--- Task description ---
Transcribe, exactly as they appear, the line that contains "extrude(amount=-band_width)", the line that contains "cad_parts[obj.name] = obj", and every line in between, and nothing else.

--- Recorded data ---
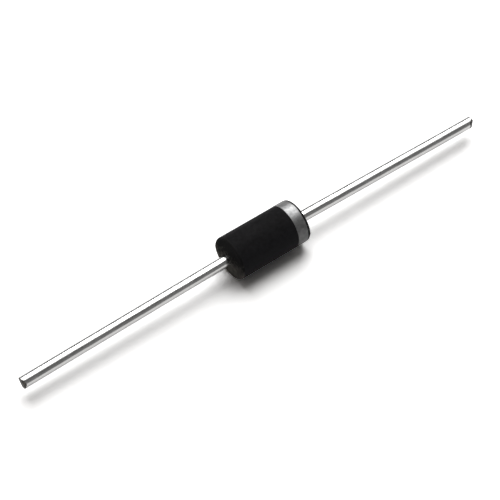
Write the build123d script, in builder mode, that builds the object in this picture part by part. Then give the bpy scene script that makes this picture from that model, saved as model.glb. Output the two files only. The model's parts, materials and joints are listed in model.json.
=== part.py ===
from build123d import *

import os
from math import atan2, cos, hypot, radians, sin, tan

# Axial rectifier diode: a headed wire at each end, a soldered chip between them, and a moulded body.
# Units are millimetres. X is the diode's axis and the banded cathode end is +X. Z is up, and the origin
# is the middle of the moulded body. The diode lies on its barrel, with both leads clear of the surface.

# Moulded epoxy body
body_diameter = 5.0
body_length = 9.2
body_rim_radius = 0.25  # rounding round each end of the barrel
end_draft = 3.0  # degrees that each half of an end leans in from the parting plane, to leave the mould

# Lead wires
lead_diameter = 1.3
lead_length = 25.5  # along the wire, from the body's end to the tip
lead_straight = 0.5  # stretch outside the body that is still in line with it
lead_bend_radius = 10.0
anode_droop = 1.1  # degrees that the lead hangs below the body's axis
cathode_droop = 1.4
tip_chamfer = 0.05

# Two slanting faces that the cutter's jaws left on opposite sides of each tip
anode_cut_length = 0.3
cathode_cut_length = 0.55
anode_cut_side = 62.0  # degrees from the top of the wire round towards -Y, to the deeper face
cathode_cut_side = 88.0
cut_depth = 0.28  # at the tip
opposite_cut_depth = 0.25

# Nail head that each lead is soldered by
head_diameter = 2.0
head_thickness = 0.45
head_bulge = 0.04  # how far upsetting swells the rim between its two faces
head_neck = 0.15  # taper from the wire to the head's back

# Pinched stretch of each lead inside the body, whose ears stop it from turning or pulling out
pinch_gap = 0.15  # round wire between the rubber and the pinch
pinch_length = 1.4
pinch_width = 1.8  # across the ears

# Silicon chip and the solder on its two faces
chip_side = 2.4  # its larger, cathode face
chip_thickness = 0.26
chip_bevel = 0.1  # the anode face is smaller by this much on every side
solder_diameter = 1.9
solder_thickness = 0.08

# Silicone rubber drop over the junction
coating_over_corners = 0.25  # rubber outside the chip's corners
coating_crown_radius = 0.6
coating_flank_angle = 45.0  # degrees between the wires and the drop's two flanks

# Cathode band, a film of ink on the barrel
band_width = 1.3
band_thickness = 0.02
band_gap = 0.02  # bare barrel between the band and the rounded rim

# Sizes that follow from those above
lead_radius = lead_diameter / 2
body_radius = body_diameter / 2
body_end = body_length / 2
rim_setback = body_radius * tan(radians(end_draft))  # how far the top of an end lies behind its middle
barrel_end = body_end - rim_setback - body_rim_radius
head_radius = head_diameter / 2
head_face = chip_thickness / 2 + solder_thickness
head_back = head_face + head_thickness
chip_corner_radius = hypot(chip_side / 2, chip_side / 2)
crown_top = chip_corner_radius + coating_over_corners
flank_slope = radians(coating_flank_angle)
flank_peak = crown_top + coating_crown_radius * (1 / cos(flank_slope) - 1)  # where the two flanks would meet
flank_foot = flank_peak / tan(flank_slope)  # where a flank would meet the axis, inside the wire
coating_end = (flank_peak - lead_radius) / tan(flank_slope)  # where a flank runs out on the wire
pinch_start = coating_end + pinch_gap
pinch_end = pinch_start + pinch_length
pinch_thickness = lead_diameter**2 / pinch_width  # pinching keeps the wire's section area
band_end = barrel_end - band_gap


# Lead with its nail head, drawn on the cathode side, with the droop and the cut tip that it is given
def headed_lead(droop, cut_side, cut_length):
    with BuildPart() as lead:
        with BuildSketch(Plane.XY):
            with BuildLine():
                rim = ThreePointArc(
                    (head_face, head_radius - head_bulge),
                    ((head_face + head_back) / 2, head_radius),
                    (head_back, head_radius - head_bulge),
                )
                Polyline(
                    rim @ 1,
                    (head_back, lead_radius + head_neck),
                    (head_back + head_neck, lead_radius),
                    (pinch_start, lead_radius),
                    (pinch_start, 0),
                    (head_face, 0),
                    rim @ 0,
                )
            make_face()
        revolve(axis=Axis.X)

        # The round wire swells into two flat ears and back
        with BuildSketch(Plane.YZ.offset(pinch_start)):
            Circle(lead_radius)
        with BuildSketch(Plane.YZ.offset((pinch_start + pinch_end) / 2)):
            Ellipse(pinch_width / 2, pinch_thickness / 2)
        with BuildSketch(Plane.YZ.offset(pinch_end)):
            Circle(lead_radius)
        loft()

        # The rest of the wire leaves the body, bends down a little and runs straight to its tip
        with BuildLine(Plane.XZ):
            inside = Line((pinch_end, 0), (body_end + lead_straight, 0))
            bend = JernArc(inside @ 1, inside % 1, lead_bend_radius, -droop)
            run_length = lead_length - lead_straight - bend.length
            run = Line(bend @ 1, (bend @ 1) + (bend % 1) * run_length)
        with BuildSketch(Plane.YZ.offset(pinch_end)):
            Circle(lead_radius)
        sweep(path=Wire([inside, bend, run]))
        chamfer(lead.edges().group_by(Axis.X)[-1], tip_chamfer)

        # Each face starts at the wire's skin and is deepest at the tip
        end = Plane(origin=run @ 1, x_dir=(0, 1, 0), z_dir=run % 1)
        side = radians(cut_side)
        skin = end.y_dir * cos(side) - end.x_dir * sin(side)
        for outward, depth in ((skin, cut_depth), (-skin, opposite_cut_depth)):
            slant = atan2(depth, cut_length)
            reached = end.origin + outward * (lead_radius - depth)
            face = Plane(origin=reached, z_dir=outward * cos(slant) + end.z_dir * sin(slant))
            split(bisect_by=face, keep=Keep.BOTTOM)
    return lead.part


with BuildPart() as cathode_lead:
    add(headed_lead(cathode_droop, cathode_cut_side, cathode_cut_length))

# The anode lead is the same wire facing the other way, bent a little less and with shorter cut faces
with BuildPart() as anode_lead:
    mirror(headed_lead(anode_droop, anode_cut_side, anode_cut_length), about=Plane.YZ)

# Chip, with its wide cathode face at +X
with BuildPart() as silicon_chip:
    with BuildSketch(Plane.YZ.offset(chip_thickness / 2)):
        Rectangle(chip_side, chip_side)
    with BuildSketch(Plane.YZ.offset(-chip_thickness / 2)):
        Rectangle(chip_side - 2 * chip_bevel, chip_side - 2 * chip_bevel)
    loft(ruled=True)

# Solder discs between the chip and the two heads
with BuildPart() as cathode_solder:
    with BuildSketch(Plane.YZ.offset(chip_thickness / 2)):
        Circle(solder_diameter / 2)
    extrude(amount=solder_thickness)

with BuildPart() as anode_solder:
    mirror(cathode_solder.part, about=Plane.YZ)

# Whole drop of rubber, before the pieces inside it are taken out
with BuildPart() as rubber_drop:
    with BuildSketch(Plane.XY) as drop_section:
        with BuildLine():
            Polyline((-flank_foot, 0), (0, flank_peak), (flank_foot, 0), close=True)
        make_face()
        peak = drop_section.vertices().sort_by(Axis.Y)[-1]
        fillet(peak, coating_crown_radius)
    revolve(axis=Axis.X)

with BuildPart() as junction_coating:
    add(rubber_drop.part)
    for inner in (cathode_lead, anode_lead, silicon_chip, cathode_solder, anode_solder):
        add(inner.part, mode=Mode.SUBTRACT)

# Moulded body: the side view gives the leaning ends, and the round end view trims it to a barrel
with BuildPart() as body:
    with BuildSketch(Plane.XZ):
        with BuildLine():
            Polyline(
                (body_end, 0),
                (body_end - rim_setback, body_radius),
                (-body_end + rim_setback, body_radius),
                (-body_end, 0),
                (-body_end + rim_setback, -body_radius),
                (body_end - rim_setback, -body_radius),
                close=True,
            )
        make_face()
    extrude(amount=body_radius, both=True)
    with BuildSketch(Plane.YZ):
        Circle(body_radius)
    extrude(amount=body_end, both=True, mode=Mode.INTERSECT)
    rims = body.edges().filter_by(GeomType.LINE, reverse=True)
    fillet(rims, body_rim_radius)
    for inner in (rubber_drop, cathode_lead, anode_lead):
        add(inner.part, mode=Mode.SUBTRACT)

# Cathode band
with BuildPart() as cathode_band:
    with BuildSketch(Plane.YZ.offset(band_end)):
        Circle(body_radius + band_thickness)
        Circle(body_radius, mode=Mode.SUBTRACT)
    extrude(amount=-band_width)

pieces = {
    "body": body,
    "cathode_band": cathode_band,
    "anode_lead": anode_lead,
    "cathode_lead": cathode_lead,
    "silicon_chip": silicon_chip,
    "anode_solder": anode_solder,
    "cathode_solder": cathode_solder,
    "junction_coating": junction_coating,
}
os.makedirs("parts", exist_ok=True)
for name, piece in pieces.items():
    piece.part.label = name
    export_step(piece.part, f"parts/{name}.step")
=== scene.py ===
import json
from math import asin, atan, cos, exp, hypot, pi, radians, sin, tan

import bmesh
import bpy
from mathutils import Matrix, Vector, noise

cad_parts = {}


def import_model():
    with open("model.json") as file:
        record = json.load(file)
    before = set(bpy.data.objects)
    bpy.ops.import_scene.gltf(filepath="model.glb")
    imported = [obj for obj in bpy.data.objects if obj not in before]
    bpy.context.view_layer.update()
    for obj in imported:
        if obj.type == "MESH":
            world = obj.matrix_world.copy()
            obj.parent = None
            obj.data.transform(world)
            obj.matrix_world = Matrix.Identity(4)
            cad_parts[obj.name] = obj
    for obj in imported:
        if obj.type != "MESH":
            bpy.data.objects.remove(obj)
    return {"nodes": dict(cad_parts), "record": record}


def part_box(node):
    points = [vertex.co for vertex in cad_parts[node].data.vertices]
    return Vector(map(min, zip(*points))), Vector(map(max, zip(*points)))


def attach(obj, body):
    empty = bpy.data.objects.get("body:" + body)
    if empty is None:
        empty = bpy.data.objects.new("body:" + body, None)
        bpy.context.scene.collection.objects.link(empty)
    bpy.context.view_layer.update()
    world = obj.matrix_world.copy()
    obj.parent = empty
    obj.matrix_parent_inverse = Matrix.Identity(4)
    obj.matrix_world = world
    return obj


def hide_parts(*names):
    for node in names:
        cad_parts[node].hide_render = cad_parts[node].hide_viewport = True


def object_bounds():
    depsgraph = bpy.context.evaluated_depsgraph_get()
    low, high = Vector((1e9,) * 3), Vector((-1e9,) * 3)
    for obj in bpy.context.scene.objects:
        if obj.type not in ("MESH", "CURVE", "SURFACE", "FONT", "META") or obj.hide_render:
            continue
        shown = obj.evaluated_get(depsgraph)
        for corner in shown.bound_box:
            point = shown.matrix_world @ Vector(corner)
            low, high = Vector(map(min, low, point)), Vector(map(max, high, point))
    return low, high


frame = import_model()
cad_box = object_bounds()

# Blender works in metres. The diode's own sizes below are in millimetres
MM = 0.001


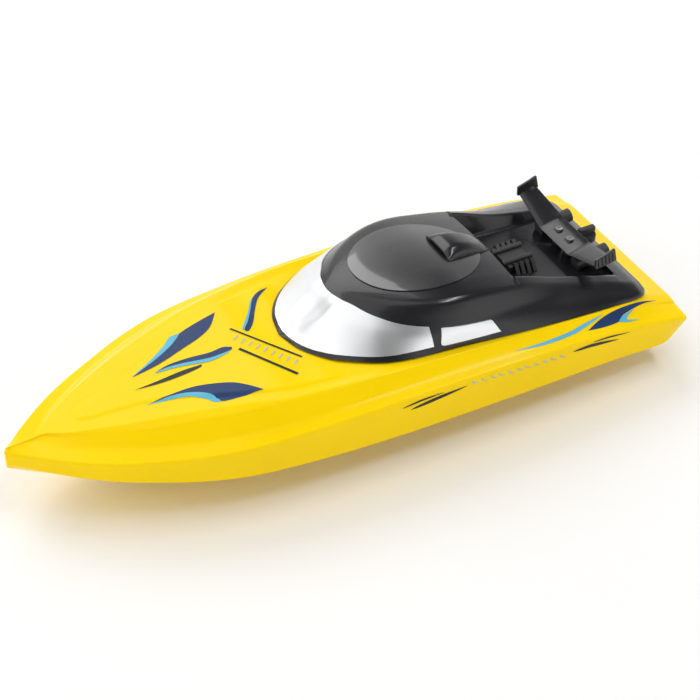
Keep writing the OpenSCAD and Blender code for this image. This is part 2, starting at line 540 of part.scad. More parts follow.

--- Exercise response ---
    extrude(amount=-band_width)

pieces = {
    "body": body,
    "cathode_band": cathode_band,
    "anode_lead": anode_lead,
    "cathode_lead": cathode_lead,
    "silicon_chip": silicon_chip,
    "anode_solder": anode_solder,
    "cathode_solder": cathode_solder,
    "junction_coating": junction_coating,
}
os.makedirs("parts", exist_ok=True)
for name, piece in pieces.items():
    piece.part.label = name
    export_step(piece.part, f"parts/{name}.step")
=== scene.py ===
import json
from math import asin, atan, cos, exp, hypot, pi, radians, sin, tan

import bmesh
import bpy
from mathutils import Matrix, Vector, noise

cad_parts = {}


def import_model():
    with open("model.json") as file:
        record = json.load(file)
    before = set(bpy.data.objects)
    bpy.ops.import_scene.gltf(filepath="model.glb")
    imported = [obj for obj in bpy.data.objects if obj not in before]
    bpy.context.view_layer.update()
    for obj in imported:
        if obj.type == "MESH":
            world = obj.matrix_world.copy()
            obj.parent = None
            obj.data.transform(world)
            obj.matrix_world = Matrix.Identity(4)
            cad_parts[obj.name] = obj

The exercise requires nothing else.